= Directions =
Present every line in which the string "from" appears.

= Provided data =
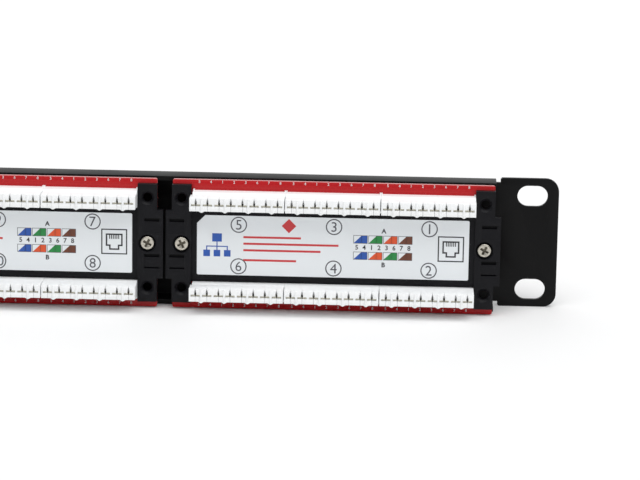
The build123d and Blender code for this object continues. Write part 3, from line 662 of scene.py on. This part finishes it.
# --- Punch-down contacts -----------------------------------------------------------------------------------
# Flat forks stamped from tinned phosphor bronze. The two prongs cut the insulation of a wire that is pressed
# in between them. They stand in the blocks' pockets, and only their ends show.
TINNED = turned_metal("tinned_bronze", colour=(0.56, 0.54, 0.45), dull=(0.44, 0.42, 0.35), roughness=0.32,
                      ring_scale=1500.0)
for module in range(1, MODULES + 1):
    contacts = nodes[f"idc_contacts_{module}"]
    contacts.data.materials.clear()
    contacts.data.materials.append(TINNED)

# --- Punch-down blocks -------------------------------------------------------------------------------------
# White blocks moulded in flame-retardant plastic. Teeth part the eight wire slots, and all edges are soft.
# The upper and the lower row of the first board are finished, and every board gets the same two rows.


def block_rows_tree():
    """A finished upper row and a finished lower row, set at a board's two contact lines."""
    tree, given, result = new_tree("block_rows", [
        ("Upper Blocks", "NodeSocketObject"), ("Upper Place", "NodeSocketVector"),
        ("Lower Blocks", "NodeSocketObject"), ("Lower Place", "NodeSocketVector"),
        ("Material", "NodeSocketMaterial")])
    both = tree.nodes.new("GeometryNodeJoinGeometry")
    for row in ("Upper", "Lower"):
        source = tree.nodes.new("GeometryNodeObjectInfo")
        source.inputs["As Instance"].default_value = True
        placed = tree.nodes.new("GeometryNodeTransform")
        tree.links.new(given.outputs[f"{row} Blocks"], source.inputs["Object"])
        tree.links.new(source.outputs["Geometry"], placed.inputs["Geometry"])
        tree.links.new(given.outputs[f"{row} Place"], placed.inputs["Translation"])
        tree.links.new(placed.outputs["Geometry"], both.inputs["Geometry"])
    solid = tree.nodes.new("GeometryNodeRealizeInstances")
    coat = tree.nodes.new("GeometryNodeSetMaterial")
    tree.links.new(both.outputs["Geometry"], solid.inputs["Geometry"])
    tree.links.new(solid.outputs["Geometry"], coat.inputs["Geometry"])
    tree.links.new(given.outputs["Material"], coat.inputs["Material"])
    tree.links.new(coat.outputs["Geometry"], result.inputs["Geometry"])
    return tree


def contact_lines(module):
    """The middle of each row's contact line on a board, at the board's own depth."""
    low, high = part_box(f"idc_contacts_{module}")
    middle = (low.x + high.x) / 2
    return {"upper": Vector((middle, 0, high.z - CONTACT_THICKNESS / 2)),
            "lower": Vector((middle, 0, low.z + CONTACT_THICKNESS / 2))}


TOOTH_ROUNDING = 0.06 * MM
TOOTH_SHARP = 30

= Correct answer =
The build123d and Blender code for this object continues. Write part 3, from line 662 of scene.py on. This part finishes it.
# Flat forks stamped from tinned phosphor bronze. The two prongs cut the insulation of a wire that is pressed